Balancing Kafka consumers

Roger Johansson picture Roger Johansson · Oct 30, 2016 · Viewed 7.3k times · Source

Let's say that I have 10 partitions for a given topic in Kafka. What would my options be to automatically load balance these 10 partitions between consumers?

I have read this post https://stackoverflow.com/a/28580363/317384 but I'm not sure it covers what I'm looking for, or maybe I'm just not getting it.

If I spin up a worker with one consumer for each partition, all work would be consumed by that worker.

But what happens if I spin up another instance of the same worker elsewhere? Will the client libraries/Kafka somehow detect this and re-balance the load between the two workers so that some of the active consumers on worker1 are now idle and the same consumers on worker2 becomes active?

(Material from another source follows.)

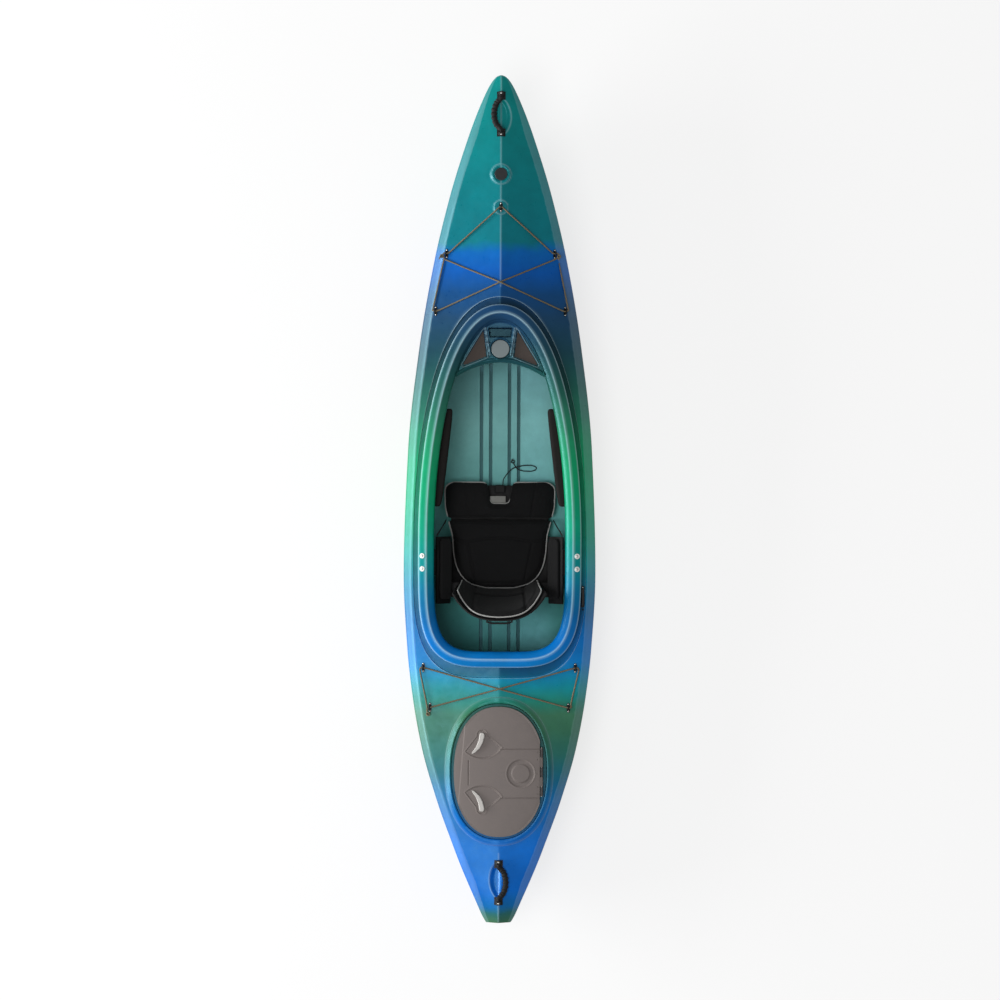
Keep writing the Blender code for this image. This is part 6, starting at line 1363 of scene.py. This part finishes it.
def back_face(u, h, out):
    """A point of the backrest: u across, h up, out towards the sitter; its plan is a bowl, two fifths of
    the square of u and three fifths of its fourth power, that deepens with height."""
    half, y, z, wrap = (low + (high - low) * h for low, high in zip(BACK_LOW, BACK_HIGH))
    facing = np.stack([-wrap * (0.8 * u + 2.4 * u**3) / half, np.ones_like(u), np.full_like(u, 0.30)],
                      axis=-1)
    facing /= np.linalg.norm(facing, axis=-1)[..., None]
    face = np.stack([half * u, y + wrap * (0.4 * u**2 + 0.6 * u**4), z - 0.022 * u * u * h], axis=-1)
    return face + facing * np.asarray(out)[..., None]


def corner_drop(u):
    """How much lower the backrest's edge lies towards its corners."""
    return BACK_CORNER_DROP * np.clip((np.abs(u) - 0.45) / 0.55, 0, 1) ** 2.4


u, h = np.meshgrid(eased(72) * BACK_EDGE, 0.5 + 0.5 * eased(48), indexing="ij")
full = np.sqrt(np.clip(1 - (u / BACK_EDGE) ** 6, 0, 1) * np.clip(1 - (2 * h - 1) ** 6, 0, 1))
h = 0.035 + 0.95 * h * (1 - corner_drop(u))
back_bag = Skin()
back_bag.grid(back_face(u, h, BACK_SEAM_OUT + (BACK_FULL_OUT - BACK_SEAM_OUT) * full))
back_bag.grid(back_face(u, h, BACK_SEAM_OUT + (BACK_CLEAR_OUT - BACK_SEAM_OUT)
                        * np.minimum(1, 2.2 * full)), flip=True)
back_cloth = woven("back_cloth", (17, 17, 18), axes=("X", "Z"))
backrest_pad = back_bag.object("backrest_pad", back_cloth, sharp=180, turn_out=True)
puffed(backrest_pad, 0.003, 0.0045)


def back_seams(x, y, z):
    share = (z - 0.105) / 0.247
    upright = np.abs(x) / (0.150 + 0.020 * share) - 0.6
    level = 0.005 * np.exp(-((share - 0.42) / 0.03) ** 2) * (upright < 0)
    return 0.007 * np.exp(-(upright / 0.045) ** 2) + level


stitched(backrest_pad, back_seams, BACK_FACING)
placed(backrest_pad, "seat_back", "seat_fabric", "seat_back_pad")

# Piping
# A pale grey cord sewn into each cover's edge seam.
PIPING_RADIUS = 0.0026
piping_cloth = braided("piping_cloth", (128, 128, 126), (176, 176, 174), 6, 0.004)


def rounded(course, turns):
    """Evens out a course by averaging neighbours over and over, its two ends held."""
    course = np.array(course, float)
    for _ in range(turns):
        course[1:-1] = (course[:-2] + 2 * course[1:-1] + course[2:]) / 4
    return course


def even_course(course, step=0.004):
    run = run_along(course)
    at = np.linspace(0, run[-1], int(run[-1] / step) + 1)
    return np.stack([np.interp(at, run, course[:, k]) for k in range(3)], axis=1)


def even_loop(outline, step):
    """A closed outline in a plane, evened out."""
    closed = np.c_[np.vstack([outline, outline[:1]]), np.zeros(len(outline) + 1)]
    return even_course(closed, step)


def edge_piping(name, body, plan, v, rear_count, z, turns, step=0.004):
    """Piping along one side of a cushion's plan, round the edge where v ends, and back along the other."""
    right = np.stack(plan(np.ones(len(v)), v), axis=1)
    rear = np.stack(plan(np.linspace(1, -1, rear_count), np.full(rear_count, v[-1])), axis=1)
    flat = np.vstack([right, rear[1:-1], (right * (-1, 1))[::-1]])
    course = np.c_[flat, np.full(len(flat), z + SEAM_RISE + 0.0012)]
    piping = tube(name, rounded(even_course(course, step), turns), PIPING_RADIUS, piping_cloth, 10)
    placed(piping, body, "seat_fabric")


edge_piping("seat_base_piping", "kayak", base_plan, np.linspace(0.97, 0.0, 60), 30, SEAT_BASE_Z, 4)
edge_piping("thigh_lift_piping", "leg_lifter", lift_plan, np.linspace(0.05, 1.0, 40), 400, LIFT_BASE_Z, 5,
            0.003)
over = np.linspace(BACK_EDGE, -BACK_EDGE, 90)
top = BACK_EDGE - 0.95 * corner_drop(over)
up = np.linspace(0.10, top[0], 40)
u = np.concatenate([np.full(40, BACK_EDGE), over[1:-1], np.full(40, -BACK_EDGE)])
course = back_face(u, np.concatenate([up, top[1:-1], up[::-1]]), np.full(len(u), 0.0100))
backrest_piping = tube("backrest_piping", rounded(even_course(course), 14), PIPING_RADIUS, piping_cloth, 10)
placed(backrest_piping, "seat_back", "seat_fabric")

# Seat pan and webbing
# A moulded nylon pan whose plate runs out to the side plates and back under the backrest, on two
# runners; the grey webbing over the lift's buckle, and the black straps from the side plates.
PAN_LOW, PAN_HIGH = 0.0520, 0.0559
pan = Skin()
outline = [(0.181, 0.046), (0.1945, 0.030), (0.1955, -0.020), (0.1850, -0.090), (0.1855, -0.150),
           (0.1855, -0.366), (0.176, -0.376)]
outline = np.array(outline + [(-x, y) for x, y in reversed(outline)])
outline = rounded(even_loop(outline, 0.006), 3)[:-1, :2]
shrunk = outline * (0.992, 0.995)
pan.loft([np.c_[loop, np.full(len(loop), z)] for loop, z in
          ((shrunk, PAN_LOW), (outline, PAN_LOW + 0.0008), (outline, PAN_HIGH - 0.0006), (shrunk, PAN_HIGH),
           (outline * 0.94, PAN_HIGH), (outline * 0.92, PAN_HIGH - 0.0012),
           (outline * 0.5, PAN_HIGH - 0.0012))])
for side in (1, -1):
    for x in (0.084, 0.100):
        section = ((-0.0015, 0.0195), (0.0015, 0.0195), (0.002, 0.0518), (-0.002, 0.0518))
        pan.loft([[(side * x + w, y, z) for w, z in section] for y in (-0.305, 0.026)])
seat_base_shell = pan.object("seat_base_shell", seat_nylon, turn_out=True)
placed(seat_base_shell, "kayak", "black_nylon", "seat_pan")


def ribbon(name, course, wide, thick, material):
    """A flat band: at each point of its course, its width along a set direction and its thickness square
    to that, with rounded edges."""
    course = smooth_route(course, 8)
    tangent = np.gradient(course, axis=0)
    wide = np.broadcast_to(wide, course.shape)
    normal = np.cross(wide, tangent)
    normal *= thick / 2 / np.linalg.norm(normal, axis=1)[:, None]
    corners = ((-1, 0), (-0.94, -1), (-0.5, -1), (0, -1), (0.5, -1), (0.94, -1), (1, 0), (0.94, 1), (0.5, 1),
               (0, 1), (-0.5, 1), (-0.94, 1))
    band = Skin()
    band.loft(np.stack([course + wide * a / 2 + normal * b for a, b in corners], axis=1))
    return band.object(name, material, sharp=60, turn_out=True)


black_webbing = woven("black_webbing", (22, 22, 23), 0.0013, ("Y", "Z"), 0.8, 0.25, 0.8)
grey_webbing = woven("grey_webbing", (134, 134, 130), 0.0014, ("X", "Y"), 0.85, 0.12, 0.8)
for side, word in ((-1, "port"), (1, "starboard")):
    strap = ribbon(f"back_strap_{word}", [(side * x, y, z) for x, y, z in
                                          ((0.2386, -0.1351, 0.2373), (0.2298, -0.121, 0.190),
                                           (0.2210, -0.1055, 0.141), (0.2130, -0.091, 0.094),
                                           (0.2063, -0.0785, 0.0575))],
                   (0.0, 0.0070, 0.0055), 0.0016, black_webbing)
    placed(strap, "kayak", "webbing", f"seat_strap_{word}")
lift_webbing = ribbon("lift_webbing", [(-0.008, y, z) for y, z in ((-0.0215, 0.0628), (-0.0150, 0.0665),
                                                                 (-0.0085, 0.0735), (0.004, 0.0749),
                                                                 (0.0150, 0.0742))],
                      (0.060, 0.0, 0.0), 0.0018, grey_webbing)
placed(lift_webbing, "leg_lifter", "webbing")

# Pull cord
# The thigh lift's adjuster: a limp 4 mm cord out of the buckle's front that lies in a loop on the
# hull's floor and ends in a knot.


def floor_height(x, y):
    """Height of the hull's inner face at a distance from its middle: the bottom's superellipse."""
    power, side = fullness(along(y)), sheer(y)
    low = KEEL_Z + keel_rise(along(y)) + WALL
    turn = np.arcsin((x / (half_beam(y) - WALL)) ** (power / 2))
    return float(side - (side - low) * np.cos(turn) ** (2 / power))


PULL_EXIT = (0.012, 0.0584, 0.0668)
FLOOR_NEAR = floor_height(0.12, 0.11) + 0.0044
# Across and along the hull, and height above the floor.
PULL_ON_FLOOR = ((0.022, 0.093, 0.028), (0.034, 0.108, 0.010), (0.050, 0.122, 0.001), (0.072, 0.130, 0),
                 (0.100, 0.134, 0.001), (0.126, 0.133, 0.0025), (0.140, 0.125, 0.004), (0.134, 0.115, 0.0035),
                 (0.112, 0.111, 0.002), (0.088, 0.113, 0.0008), (0.070, 0.119, 0.0042),
                 (0.058, 0.131, 0.0048), (0.050, 0.146, 0.0005))
PULL_ROUTE = (PULL_EXIT, (0.012, 0.068, 0.0668), (0.014, 0.080, 0.0608),
              *((x, y, FLOOR_NEAR + up) for x, y, up in PULL_ON_FLOOR))
pull_path = smooth_route(PULL_ROUTE, 4)
pull_sleeve = braided("pull_cord_sleeve", (20, 20, 20), (40, 40, 40), 6, 0.006)
pull_cord = tube("pull_cord", pull_path, 0.0020, pull_sleeve, 10)
placed(pull_cord, "kayak", "webbing", "seat_pull_cord")
knot_course = knot_route(pull_path[-1] + (0, 0.002, 0), (0.004, 0.012, -0.001), 0.002)
pull_knot = tube("pull_cord_knot", smooth_route(knot_course, 2), 0.0019, pull_sleeve, 10)
placed(pull_knot, "kayak", "webbing")

# Foam pads
# Closed-cell foam with a fabric face: the thigh pads hang under the rim beside the thighs, and the
# hip pads are glued to the sloping faces of the side plates.
THIGH_PAD_FRONT, THIGH_PAD_BACK, THIGH_PAD_DEPTH = 0.345, -0.025, 0.034
THIGH_PAD_LOW, THIGH_PAD_HIGH, HIP_PAD_THICK, SLAB_SIDES = 0.088, 0.0504, 0.016, 48
HIP_KNEE, HIP_HEAD, HIP_PAD_FRONT, HIP_PAD_BACK = (0.188, 0.172), (0.2386, 0.2426), -0.148, -0.377
pad_foam = dark_grain("pad_foam", (24, 21, 20), 0.9, 420.0, 0.7, 0.0006, 0.22)
pad_cloth = woven("pad_cloth", (16, 16, 17), axes=("Y", "Z"))


def slab(name, side, spine, outline, material):
    """A lofted pad: at each place of the spine, an outline in x and z on one side, its corners worn
    round by averaging neighbours; the ends are drawn in by the root of one less the square."""
    loops = []
    for y, end_share in spine:
        dense = even_loop(np.array(outline(y), float) * (side, 1), 0.0035)[:-1, :2]
        for _ in range(3):
            dense = (np.roll(dense, 1, axis=0) + 2 * dense + np.roll(dense, -1, axis=0)) / 4
        at = np.linspace(0, len(dense), SLAB_SIDES, endpoint=False)
        wrapped = np.vstack([dense, dense[:1]])
        dense = np.stack([np.interp(at, np.arange(len(wrapped)), wrapped[:, k]) for k in (0, 1)], axis=1)
        middle = dense.mean(axis=0)
        dense = middle + (dense - middle) * (0.55 + 0.45 * math.sqrt(max(0.0, 1 - end_share**2)))
        loops.append(np.stack([dense[:, 0], np.full(SLAB_SIDES, y), dense[:, 1]], axis=1))
    made = Skin()
    made.loft(loops)
    return made.object(name, material, sharp=180, turn_out=True)


def end_spine(back, front, count, round_over):
    """Places from back to front and, near each end, how far into its rounding each lies."""
    y = (back + front) / 2 + (front - back) / 2 * eased(count)
    near = np.clip(1 - np.minimum(y - back, front - y) / round_over, 0, 1)
    return list(zip(y, near))


def thigh_outline(y):
    """The pad's section under the rim, as distances from the middle and heights."""
    edge, top = rim_inside(y), float(rim_height(y))
    share = (y - THIGH_PAD_BACK) / (THIGH_PAD_FRONT - THIGH_PAD_BACK)
    depth = THIGH_PAD_DEPTH * (0.55 + 0.45 * max(0.0, math.sin(math.pi * share)) ** 0.5)
    section = ((0.004, THIGH_PAD_HIGH), (-depth * 0.8, THIGH_PAD_HIGH), (-depth, THIGH_PAD_HIGH + 0.012),
               (-depth * 0.9, THIGH_PAD_LOW), (0.004, THIGH_PAD_LOW))
    return [(edge + out, top - drop) for out, drop in section]


def hip_outline(y):
    """The pad's section on the side plate's sloping face."""
    knee, head = np.array(HIP_KNEE), np.array(HIP_HEAD)
    up = (head - knee) / np.linalg.norm(head - knee)
    face = np.array([-up[1], up[0]])
    start, end = knee + up * 0.004 + face * 0.0008, head - up * 0.014 + face * 0.0008
    section = (start, end, end + face * HIP_PAD_THICK * 0.75 - up * 0.002,
               (start + end) / 2 + face * HIP_PAD_THICK * 1.1,
               start + face * HIP_PAD_THICK * 0.75 + up * 0.002)
    return section


for side, word in ((-1, "port"), (1, "starboard")):
    thigh_spine = end_spine(THIGH_PAD_BACK, THIGH_PAD_FRONT, 40, 0.012)
    thigh_pad = slab(f"thigh_foam_{word}", side, thigh_spine, thigh_outline, pad_foam)
    placed(thigh_pad, "kayak", "foam", f"thigh_pad_{word}")
    hip_spine = end_spine(HIP_PAD_BACK, HIP_PAD_FRONT, 32, 0.022)
    hip_pad = slab(f"hip_cushion_{word}", side, hip_spine, hip_outline, pad_cloth)
    placed(hip_pad, "kayak", "foam", f"hip_pad_{word}")

# Skeg line
# A 5 mm braided line from the skeg's box under the deck to the cleat on the starboard side.
dress(dark_grain("line_sleeve", (30, 30, 31), 0.8, 1200.0, 0.8, 0.0004, 0.3), "skeg_line")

I would like to be able to add and remove workers on demand, and spread the load across those, is that possible?

e.g. from this: enter image description here

to this: enter image description here

Answer

ashic picture ashic · Oct 30, 2016

Kafka consumers are part of consumer groups. A group has one or more consumers in it. Each partition gets assigned to one consumer. And partitions are how Kafka scales out. If you have more consumers than partitions, then some of your consumers will be idle. If you have more partitions than consumers, more than one partition may get assigned to a single consumer.

When a new consumer joins, a rebalance occurs, and the new consumer is assigned some partitions previously assigned to other consumers. In your case, if there were 10 partitions all being consumed by one consumer, and another consumer joins, there'll be a rebalance, and afterwards, there'll be (typically) five partitions per consumer.

It's worth noting that during a rebalance, the consumer group "pauses". A similar thing happens when consumers gracefully leave, or the leader detects that a consumer has left.